SUPPLIED MATERIAL
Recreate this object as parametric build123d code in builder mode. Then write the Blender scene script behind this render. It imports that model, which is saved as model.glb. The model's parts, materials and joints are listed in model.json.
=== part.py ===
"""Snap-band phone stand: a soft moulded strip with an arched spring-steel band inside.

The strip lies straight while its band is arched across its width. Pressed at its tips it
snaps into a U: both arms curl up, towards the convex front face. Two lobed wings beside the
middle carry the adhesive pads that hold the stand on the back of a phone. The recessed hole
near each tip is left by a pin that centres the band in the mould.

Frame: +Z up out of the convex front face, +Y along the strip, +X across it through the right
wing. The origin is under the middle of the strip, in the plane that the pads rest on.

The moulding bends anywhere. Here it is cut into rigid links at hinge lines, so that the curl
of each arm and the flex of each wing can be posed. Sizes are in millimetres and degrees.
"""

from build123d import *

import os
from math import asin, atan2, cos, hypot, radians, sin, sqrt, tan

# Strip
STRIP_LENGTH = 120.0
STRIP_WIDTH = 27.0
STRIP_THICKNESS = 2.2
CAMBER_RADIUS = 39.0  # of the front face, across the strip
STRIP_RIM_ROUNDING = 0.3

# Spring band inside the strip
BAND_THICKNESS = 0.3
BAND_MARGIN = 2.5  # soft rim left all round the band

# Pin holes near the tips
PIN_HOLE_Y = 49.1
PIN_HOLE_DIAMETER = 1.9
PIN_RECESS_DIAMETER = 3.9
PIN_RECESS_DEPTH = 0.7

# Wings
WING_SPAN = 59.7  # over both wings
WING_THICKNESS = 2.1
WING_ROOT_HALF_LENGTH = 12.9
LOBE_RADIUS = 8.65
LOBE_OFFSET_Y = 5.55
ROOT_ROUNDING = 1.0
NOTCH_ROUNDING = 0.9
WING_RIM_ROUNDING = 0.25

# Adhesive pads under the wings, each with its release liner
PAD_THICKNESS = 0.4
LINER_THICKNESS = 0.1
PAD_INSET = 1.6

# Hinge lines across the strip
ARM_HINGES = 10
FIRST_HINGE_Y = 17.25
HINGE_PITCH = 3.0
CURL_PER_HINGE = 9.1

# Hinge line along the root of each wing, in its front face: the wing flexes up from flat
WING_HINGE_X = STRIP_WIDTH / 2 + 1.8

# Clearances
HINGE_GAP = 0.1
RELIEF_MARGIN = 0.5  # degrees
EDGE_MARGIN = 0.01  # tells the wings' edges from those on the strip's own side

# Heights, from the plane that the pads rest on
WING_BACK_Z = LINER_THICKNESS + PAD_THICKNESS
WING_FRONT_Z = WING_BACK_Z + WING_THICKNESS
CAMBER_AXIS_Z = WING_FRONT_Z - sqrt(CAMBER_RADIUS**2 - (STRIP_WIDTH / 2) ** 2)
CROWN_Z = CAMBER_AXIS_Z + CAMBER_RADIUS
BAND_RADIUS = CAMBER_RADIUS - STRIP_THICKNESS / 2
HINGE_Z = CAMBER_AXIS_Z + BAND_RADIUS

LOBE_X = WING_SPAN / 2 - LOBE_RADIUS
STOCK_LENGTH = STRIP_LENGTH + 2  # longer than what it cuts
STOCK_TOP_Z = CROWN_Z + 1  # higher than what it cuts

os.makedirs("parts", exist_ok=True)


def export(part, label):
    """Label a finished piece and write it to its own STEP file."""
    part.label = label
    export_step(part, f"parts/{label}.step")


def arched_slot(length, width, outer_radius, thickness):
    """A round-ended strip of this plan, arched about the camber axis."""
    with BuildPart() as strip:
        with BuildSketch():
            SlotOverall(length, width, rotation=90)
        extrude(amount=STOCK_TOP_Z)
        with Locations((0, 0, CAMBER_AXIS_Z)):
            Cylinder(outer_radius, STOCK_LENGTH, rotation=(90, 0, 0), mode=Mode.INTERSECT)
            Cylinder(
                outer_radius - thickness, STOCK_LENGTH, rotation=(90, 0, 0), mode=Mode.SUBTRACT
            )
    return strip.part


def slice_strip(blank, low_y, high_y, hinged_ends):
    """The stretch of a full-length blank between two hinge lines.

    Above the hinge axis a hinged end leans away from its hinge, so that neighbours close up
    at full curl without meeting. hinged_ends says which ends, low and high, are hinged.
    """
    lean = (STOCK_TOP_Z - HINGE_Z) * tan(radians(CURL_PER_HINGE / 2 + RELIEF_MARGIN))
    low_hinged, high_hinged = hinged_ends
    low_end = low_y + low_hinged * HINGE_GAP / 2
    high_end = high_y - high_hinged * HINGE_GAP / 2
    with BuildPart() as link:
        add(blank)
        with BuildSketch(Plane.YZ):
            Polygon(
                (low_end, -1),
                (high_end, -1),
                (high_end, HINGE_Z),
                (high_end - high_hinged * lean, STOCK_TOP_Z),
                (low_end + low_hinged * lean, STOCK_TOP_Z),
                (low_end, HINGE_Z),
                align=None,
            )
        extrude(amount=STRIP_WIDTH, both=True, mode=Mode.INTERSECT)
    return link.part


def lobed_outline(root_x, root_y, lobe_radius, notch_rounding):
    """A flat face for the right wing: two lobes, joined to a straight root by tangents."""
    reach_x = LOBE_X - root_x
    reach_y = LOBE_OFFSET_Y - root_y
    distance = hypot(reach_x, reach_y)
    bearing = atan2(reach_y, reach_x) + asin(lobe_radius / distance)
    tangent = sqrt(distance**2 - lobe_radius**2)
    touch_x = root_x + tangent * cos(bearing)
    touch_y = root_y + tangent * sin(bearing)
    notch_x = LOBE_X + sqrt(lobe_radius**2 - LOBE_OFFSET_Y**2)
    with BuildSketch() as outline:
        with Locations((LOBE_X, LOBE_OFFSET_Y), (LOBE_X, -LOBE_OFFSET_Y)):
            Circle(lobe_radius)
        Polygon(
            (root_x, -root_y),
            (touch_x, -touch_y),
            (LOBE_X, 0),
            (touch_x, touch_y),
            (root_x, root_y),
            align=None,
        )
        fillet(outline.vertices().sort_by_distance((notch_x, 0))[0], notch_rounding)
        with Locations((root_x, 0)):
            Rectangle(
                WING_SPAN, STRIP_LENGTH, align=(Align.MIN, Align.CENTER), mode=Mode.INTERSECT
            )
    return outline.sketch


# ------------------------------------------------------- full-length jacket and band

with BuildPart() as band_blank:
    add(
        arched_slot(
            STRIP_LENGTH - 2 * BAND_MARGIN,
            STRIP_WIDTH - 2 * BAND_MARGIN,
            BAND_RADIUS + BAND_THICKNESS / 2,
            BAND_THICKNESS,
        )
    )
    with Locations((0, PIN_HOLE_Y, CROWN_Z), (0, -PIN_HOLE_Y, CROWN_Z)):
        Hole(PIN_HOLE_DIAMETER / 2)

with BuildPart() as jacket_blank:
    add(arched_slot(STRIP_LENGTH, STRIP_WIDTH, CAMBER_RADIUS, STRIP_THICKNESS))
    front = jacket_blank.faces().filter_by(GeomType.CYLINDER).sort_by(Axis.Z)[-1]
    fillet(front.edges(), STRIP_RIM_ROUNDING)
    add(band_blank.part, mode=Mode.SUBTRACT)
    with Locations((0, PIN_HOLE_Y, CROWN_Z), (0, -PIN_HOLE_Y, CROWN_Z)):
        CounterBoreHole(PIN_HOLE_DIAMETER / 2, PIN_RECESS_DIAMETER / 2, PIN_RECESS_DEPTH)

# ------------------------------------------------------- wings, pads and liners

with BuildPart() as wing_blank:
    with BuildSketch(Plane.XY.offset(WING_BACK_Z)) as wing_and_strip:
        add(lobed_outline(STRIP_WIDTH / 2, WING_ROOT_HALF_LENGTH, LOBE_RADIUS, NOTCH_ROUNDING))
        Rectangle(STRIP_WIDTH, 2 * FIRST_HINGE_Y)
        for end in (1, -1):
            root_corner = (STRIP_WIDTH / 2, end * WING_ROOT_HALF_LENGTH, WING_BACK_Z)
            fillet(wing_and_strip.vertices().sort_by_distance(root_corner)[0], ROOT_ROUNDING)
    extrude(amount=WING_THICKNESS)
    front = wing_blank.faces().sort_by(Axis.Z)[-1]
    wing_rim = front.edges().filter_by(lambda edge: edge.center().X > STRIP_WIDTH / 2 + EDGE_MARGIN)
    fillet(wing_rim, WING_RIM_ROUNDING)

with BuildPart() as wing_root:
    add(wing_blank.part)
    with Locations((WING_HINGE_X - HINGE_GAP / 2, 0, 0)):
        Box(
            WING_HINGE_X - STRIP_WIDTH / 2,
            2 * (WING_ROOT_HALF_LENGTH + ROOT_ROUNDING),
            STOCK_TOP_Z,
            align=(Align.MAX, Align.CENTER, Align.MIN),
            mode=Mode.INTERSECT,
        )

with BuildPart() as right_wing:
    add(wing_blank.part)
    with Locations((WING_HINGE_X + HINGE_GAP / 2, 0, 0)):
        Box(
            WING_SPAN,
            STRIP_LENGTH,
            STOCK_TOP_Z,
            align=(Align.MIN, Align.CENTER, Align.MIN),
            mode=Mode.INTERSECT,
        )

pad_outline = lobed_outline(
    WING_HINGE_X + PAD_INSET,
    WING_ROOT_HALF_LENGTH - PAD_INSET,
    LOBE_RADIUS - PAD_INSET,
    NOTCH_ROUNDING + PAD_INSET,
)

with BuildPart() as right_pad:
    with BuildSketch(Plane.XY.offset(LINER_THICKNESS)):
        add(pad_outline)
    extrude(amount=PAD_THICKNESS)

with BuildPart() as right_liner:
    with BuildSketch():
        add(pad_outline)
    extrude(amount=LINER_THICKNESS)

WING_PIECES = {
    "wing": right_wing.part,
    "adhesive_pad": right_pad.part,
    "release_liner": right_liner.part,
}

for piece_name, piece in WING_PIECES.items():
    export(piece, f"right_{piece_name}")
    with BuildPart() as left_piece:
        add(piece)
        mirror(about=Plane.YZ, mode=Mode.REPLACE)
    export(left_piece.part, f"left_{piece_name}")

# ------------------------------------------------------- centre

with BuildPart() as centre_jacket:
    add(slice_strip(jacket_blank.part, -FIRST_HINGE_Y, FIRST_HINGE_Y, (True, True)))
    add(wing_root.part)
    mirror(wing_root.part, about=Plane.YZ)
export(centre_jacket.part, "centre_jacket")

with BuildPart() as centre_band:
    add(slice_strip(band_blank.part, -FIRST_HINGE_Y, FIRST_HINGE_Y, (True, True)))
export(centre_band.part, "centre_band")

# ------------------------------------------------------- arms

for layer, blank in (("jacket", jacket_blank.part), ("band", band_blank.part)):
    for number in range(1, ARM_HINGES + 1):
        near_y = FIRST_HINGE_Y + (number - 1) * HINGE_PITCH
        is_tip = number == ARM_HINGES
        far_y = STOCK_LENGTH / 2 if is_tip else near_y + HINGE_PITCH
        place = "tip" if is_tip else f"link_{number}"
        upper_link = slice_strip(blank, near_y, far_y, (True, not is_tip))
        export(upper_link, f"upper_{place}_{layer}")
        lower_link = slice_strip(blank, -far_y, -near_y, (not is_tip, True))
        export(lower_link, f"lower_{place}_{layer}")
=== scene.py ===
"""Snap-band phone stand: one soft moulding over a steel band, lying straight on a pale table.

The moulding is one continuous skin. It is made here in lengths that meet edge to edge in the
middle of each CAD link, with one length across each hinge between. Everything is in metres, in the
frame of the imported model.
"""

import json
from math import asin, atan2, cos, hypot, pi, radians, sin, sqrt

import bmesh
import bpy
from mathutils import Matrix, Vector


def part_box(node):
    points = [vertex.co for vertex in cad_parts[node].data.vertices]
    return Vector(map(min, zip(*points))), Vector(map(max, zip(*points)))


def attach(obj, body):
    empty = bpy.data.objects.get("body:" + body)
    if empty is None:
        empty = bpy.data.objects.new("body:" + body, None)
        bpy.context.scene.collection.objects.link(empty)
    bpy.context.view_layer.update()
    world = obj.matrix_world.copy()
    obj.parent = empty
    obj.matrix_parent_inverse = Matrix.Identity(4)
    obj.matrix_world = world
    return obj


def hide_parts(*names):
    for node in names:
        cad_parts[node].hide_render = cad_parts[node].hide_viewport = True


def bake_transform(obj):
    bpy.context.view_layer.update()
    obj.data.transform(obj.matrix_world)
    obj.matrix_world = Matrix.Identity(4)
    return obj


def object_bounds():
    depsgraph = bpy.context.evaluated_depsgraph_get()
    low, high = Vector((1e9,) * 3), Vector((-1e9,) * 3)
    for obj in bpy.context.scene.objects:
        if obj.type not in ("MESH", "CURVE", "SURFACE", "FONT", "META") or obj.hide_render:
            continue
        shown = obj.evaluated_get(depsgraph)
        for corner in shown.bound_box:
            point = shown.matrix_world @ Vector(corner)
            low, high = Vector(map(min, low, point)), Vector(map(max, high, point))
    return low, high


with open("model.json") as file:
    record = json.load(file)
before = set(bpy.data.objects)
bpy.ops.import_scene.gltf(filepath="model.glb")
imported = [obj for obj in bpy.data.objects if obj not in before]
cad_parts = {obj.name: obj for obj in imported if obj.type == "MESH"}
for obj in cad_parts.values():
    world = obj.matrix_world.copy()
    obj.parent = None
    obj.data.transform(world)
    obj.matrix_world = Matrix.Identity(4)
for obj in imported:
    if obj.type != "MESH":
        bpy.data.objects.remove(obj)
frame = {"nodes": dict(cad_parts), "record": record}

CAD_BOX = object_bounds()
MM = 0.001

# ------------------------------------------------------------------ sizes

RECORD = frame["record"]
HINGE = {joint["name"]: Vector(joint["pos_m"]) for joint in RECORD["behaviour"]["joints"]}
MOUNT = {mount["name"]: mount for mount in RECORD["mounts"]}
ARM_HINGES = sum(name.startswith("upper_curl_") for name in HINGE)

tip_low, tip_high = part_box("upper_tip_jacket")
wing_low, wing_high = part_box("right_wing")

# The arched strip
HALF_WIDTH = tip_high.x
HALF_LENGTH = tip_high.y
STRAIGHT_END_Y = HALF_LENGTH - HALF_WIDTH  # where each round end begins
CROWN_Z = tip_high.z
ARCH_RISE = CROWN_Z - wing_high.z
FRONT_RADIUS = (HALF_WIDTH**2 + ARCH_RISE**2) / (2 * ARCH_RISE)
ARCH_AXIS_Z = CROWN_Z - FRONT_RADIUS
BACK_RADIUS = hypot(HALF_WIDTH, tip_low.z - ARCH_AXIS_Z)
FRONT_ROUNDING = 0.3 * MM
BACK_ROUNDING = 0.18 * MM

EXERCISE
Quote exactly the lines running from the line with "obj.matrix_parent_inverse = Matrix.Identity(4)" through the line with "obj.data.transform(world)", both ends included, and nothing more.

CORRECT RESPONSE
    obj.matrix_parent_inverse = Matrix.Identity(4)
    obj.matrix_world = world
    return obj


def hide_parts(*names):
    for node in names:
        cad_parts[node].hide_render = cad_parts[node].hide_viewport = True


def bake_transform(obj):
    bpy.context.view_layer.update()
    obj.data.transform(obj.matrix_world)
    obj.matrix_world = Matrix.Identity(4)
    return obj


def object_bounds():
    depsgraph = bpy.context.evaluated_depsgraph_get()
    low, high = Vector((1e9,) * 3), Vector((-1e9,) * 3)
    for obj in bpy.context.scene.objects:
        if obj.type not in ("MESH", "CURVE", "SURFACE", "FONT", "META") or obj.hide_render:
            continue
        shown = obj.evaluated_get(depsgraph)
        for corner in shown.bound_box:
            point = shown.matrix_world @ Vector(corner)
            low, high = Vector(map(min, low, point)), Vector(map(max, high, point))
    return low, high


with open("model.json") as file:
    record = json.load(file)
before = set(bpy.data.objects)
bpy.ops.import_scene.gltf(filepath="model.glb")
imported = [obj for obj in bpy.data.objects if obj not in before]
cad_parts = {obj.name: obj for obj in imported if obj.type == "MESH"}
for obj in cad_parts.values():
    world = obj.matrix_world.copy()
    obj.parent = None
    obj.data.transform(world)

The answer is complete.